To reflect the foregoing,

Decision will be entered for respondent.


1. Petitioner does not contend and the record does not suggest that the burden of proof as to any factual issue should shift to respondent pursuant to sec. 7491(a).

2. Although he has stipulated that New York Life issued the Form 1099-R, petitioner contends that he did not receive it because New York Life mailed it to the wrong address. The record is inconclusive on this point, which in any event is immaterial to our analysis.

3. The investment in the contract is defined generally as the aggregate amount of premiums or other consideration paid for the contract less aggregate amounts previously received under the contract, to the extent they were excludable from gross income.

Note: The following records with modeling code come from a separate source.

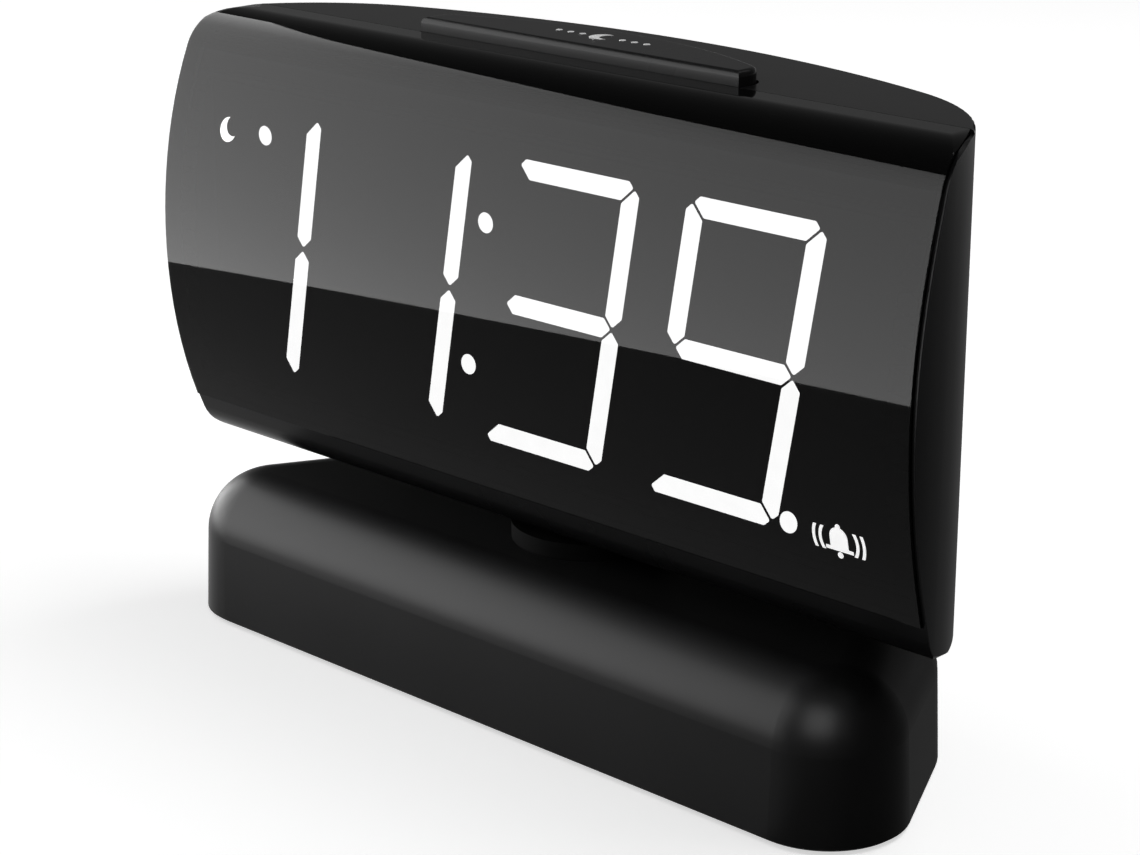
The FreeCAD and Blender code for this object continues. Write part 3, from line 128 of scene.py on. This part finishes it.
def soft_box(name, centre, wide, tall, radiance):
    """Rectangular lamp that faces the clock; radiance is its brightness, where 1 is white."""
    lamp = bpy.data.lights.new(name, "AREA")
    lamp.shape = "RECTANGLE"
    lamp.size = wide
    lamp.size_y = tall
    lamp.energy = radiance * wide * tall * math.pi
    box = bpy.data.objects.new(name, lamp)
    box.location = centre
    clock_middle = Vector((0, 0, 0.05))
    box.rotation_euler = (clock_middle - Vector(centre)).to_track_quat("-Z", "Y").to_euler()
    box.visible_camera = False
    scene.collection.objects.link(box)


soft_box("top_light", centre=(0.25, 0.35, 0.8), wide=0.7, tall=0.5, radiance=3.0)
soft_box("side_light", centre=(-0.95, -0.25, 0.55), wide=0.6, tall=0.5, radiance=3.5)


# ---------------------------------------------------------------- cards
# Cards that only glossy faces see. The white one, in front of the clock's left half, is what the lens mirrors as a
# grey field with straight edges; the small one over the camera puts the soft spot on the base's corner. The grey one
# lies behind and to the right, and keeps the ends of the head and base dark.
def spread(nodes, links, level, low, high, start=0.0, end=1.0):
    """Turns a level that runs from start to end into one that runs from low to high."""
    ramp = nodes.new("ShaderNodeMapRange")
    for socket, value in (("From Min", start), ("From Max", end), ("To Min", low), ("To Max", high)):
        ramp.inputs[socket].default_value = value
    links.new(level, ramp.inputs["Value"])
    return ramp.outputs["Result"]


def glossy_card(name, corners, foot, head, height=1.0, lean=0.0):
    """Flat card, hidden from the camera and from soft light.

    Its brightness runs from foot to head over its height. A lean below 0 takes it towards head on the left as well.
    """
    mesh = bpy.data.meshes.new(name)
    mesh.from_pydata(corners, [], [range(len(corners))])
    card = bpy.data.objects.new(name, mesh)
    scene.collection.objects.link(card)
    card.visible_camera = False
    card.visible_diffuse = False
    card.visible_transmission = False
    card.visible_shadow = False
    card_paint = bpy.data.materials.new(name)
    nodes, links = node_tree_of(card_paint)
    place = nodes.new("ShaderNodeTexCoord")
    rise = nodes.new("ShaderNodeVectorMath")
    rise.operation = "DOT_PRODUCT"
    rise.inputs[1].default_value = (lean, 0, 1)
    links.new(place.outputs["Object"], rise.inputs[0])
    glow = nodes.new("ShaderNodeEmission")
    glow.inputs["Color"].default_value = white
    links.new(spread(nodes, links, rise.outputs["Value"], foot, head, end=height), glow.inputs["Strength"])
    show(nodes, links, glow)
    mesh.materials.append(card_paint)


def facing(centre, target, wide, tall):
    """Corners of a rectangle round centre that faces its target."""
    turn = (Vector(target) - Vector(centre)).to_track_quat("-Z", "Y")
    return [Vector(centre) + turn @ Vector((x * wide / 2, y * tall / 2, 0))
            for x, y in ((-1, -1), (1, -1), (1, 1), (-1, 1))]


white_corners = [(-0.0705, -0.2498, 0), (-0.4929, 0.1327, 0), (-0.4929, 0.1327, 0.443), (-0.352, 0.0051, 0.374),
                 (-0.2113, -0.1223, 0.331), (-0.0705, -0.2498, 0.339)]
glossy_card("white_card", white_corners, foot=18.5, head=8.0, height=0.45, lean=-0.6)
spot_corners = facing((0.231, -0.346, 0.307), target=(0.07, -0.03, 0.03), wide=0.3, tall=0.35)
glossy_card("corner_card", spot_corners, foot=17.5, head=17.5)
grey_corners = [(x, y, 0.0004) for x, y in
                ((0.066, -0.06), (0.4, -0.06), (0.4, 0.5), (-0.3, 0.5), (-0.06, 0.03), (0.04, 0.03))]
glossy_card("grey_card", grey_corners, foot=0.2, head=0.2)


# ---------------------------------------------------------------- base
# The base is one hollow moulding in satin black ABS with a heavily rounded upper edge; a bottom plate closes it
# and is set in a little, so a thin dark line runs round the foot.
def speckle(nodes, links, scale, detail=2.0):
    """Noise that is fixed to the piece, with scale spots a metre; returns its level."""
    place = nodes.new("ShaderNodeTexCoord")
    noise = nodes.new("ShaderNodeTexNoise")
    noise.inputs["Scale"].default_value = scale
    noise.inputs["Detail"].default_value = detail
    links.new(place.outputs["Object"], noise.inputs["Vector"])
    return noise.outputs["Fac"]


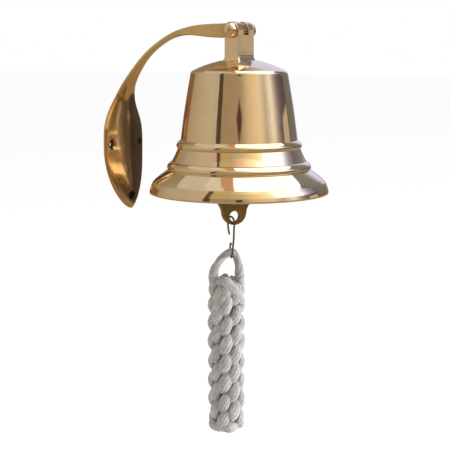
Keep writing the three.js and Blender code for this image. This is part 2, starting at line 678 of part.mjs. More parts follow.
const pieces = [
  ["wall_bracket", wallBracket(), finish.polishedBrass],
  ["bell_shell", bellShell(), finish.polishedBrass],
  ["bell_yoke", yoke(), finish.polishedBrass],
  ["pivot_bolt", pivotBolt(), finish.polishedBrass],
  ["pivot_dome_nut", pivotNut(), finish.polishedBrass],
  ["crown_washer", crownWasher(), finish.castBrass],
  ["crown_nut", crownNut(), finish.castBrass],
  ["clapper_hanger", clapperHanger(), finish.castBrass],
  ["clapper", clapper(), finish.castBrass],
  ["s_hook", sHook(), finish.steelWire],
  ["lanyard_eye", lanyardEye(), finish.cottonRope],
  ["lanyard_braid", lanyardBraid(), finish.cottonRope],
];

const bell = new THREE.Group();
for (const [name, body, look] of pieces) {
  const mesh = new THREE.Mesh(geometryOf(body), new THREE.MeshStandardMaterial(look));
  mesh.name = name;
  bell.add(mesh);
}

export default bell;
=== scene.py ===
"""Blender looks for the ship bell: polished brass, cast clapper, wire hook and rope lanyard."""
import json
import math
import random

import bmesh
import bpy
from mathutils import Matrix, Vector


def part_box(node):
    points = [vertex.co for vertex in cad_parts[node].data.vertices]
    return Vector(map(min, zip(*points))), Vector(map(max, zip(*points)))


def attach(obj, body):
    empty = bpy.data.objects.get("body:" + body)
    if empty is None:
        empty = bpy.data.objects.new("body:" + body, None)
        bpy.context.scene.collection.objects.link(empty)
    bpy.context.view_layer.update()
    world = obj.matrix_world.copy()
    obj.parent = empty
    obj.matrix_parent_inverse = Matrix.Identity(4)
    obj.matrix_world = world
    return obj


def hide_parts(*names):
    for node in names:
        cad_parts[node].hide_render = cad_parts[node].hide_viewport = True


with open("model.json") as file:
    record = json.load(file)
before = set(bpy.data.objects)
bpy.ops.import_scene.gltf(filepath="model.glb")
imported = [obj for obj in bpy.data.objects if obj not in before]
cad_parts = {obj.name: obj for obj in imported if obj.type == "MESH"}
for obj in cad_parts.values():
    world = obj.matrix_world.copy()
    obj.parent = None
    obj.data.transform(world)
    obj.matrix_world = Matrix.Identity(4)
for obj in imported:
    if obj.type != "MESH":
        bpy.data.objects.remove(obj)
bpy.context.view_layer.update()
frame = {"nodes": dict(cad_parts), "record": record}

MM = 0.001
TAU = 2 * math.pi


# ---- Places taken from the frame ----------------------------------------------------------------
def joint(name):
    return next(j for j in frame["record"]["behaviour"]["joints"] if j["name"] == name)


PIVOT = Vector(joint("bell_swing")["pos_m"])
HOOK_SEAT = Vector(joint("hook_swing")["pos_m"])
LOOP_SEAT = Vector(joint("lanyard_swing")["pos_m"])
HOOK_AXIS = Vector(joint("hook_swing")["axis"]).normalized()
LOOP_AXIS = Vector(joint("lanyard_swing")["axis"]).normalized()
LIP_Z = Vector(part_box("bell_shell")[0]).z
UP = Vector((0, 0, 1))


# ---- Camera -------------------------------------------------------------------------------------
AZIMUTH = math.radians(36)
EYE_DISTANCE = 0.946
EYE_Z = 0.080
PITCH = math.radians(8.65)
SIDE_AIM = 0.0119  # the camera aims this far to the left of the bell's axis

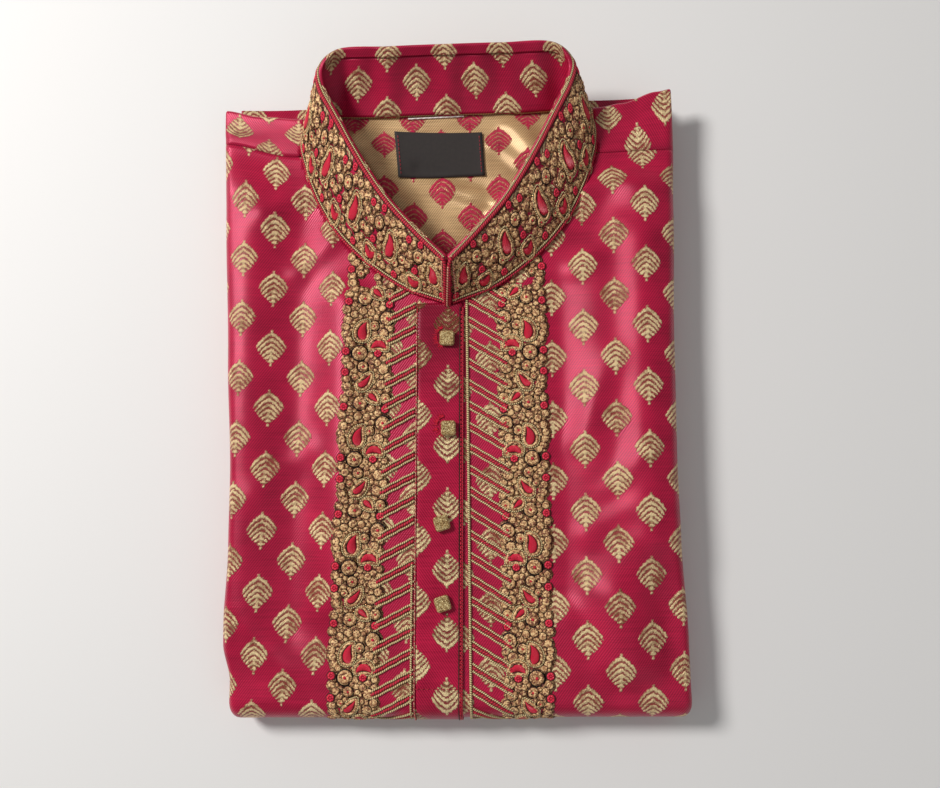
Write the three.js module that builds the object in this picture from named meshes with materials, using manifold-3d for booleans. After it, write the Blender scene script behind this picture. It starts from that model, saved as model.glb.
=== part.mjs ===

Sec. 72(e)(6).

4. Apparently, when the policy was terminated, its cash value was about $600 less than the balance of petitioner's policy loans. The parties have not raised, and consequently we do not consider, any issue as to whether a corresponding part of the gross income that petitioner realized upon the termination of the policy should be characterized as income from discharge of indebtedness. In any event, on the facts before us, it would not appear that such a characterization would affect petitioner's tax liability.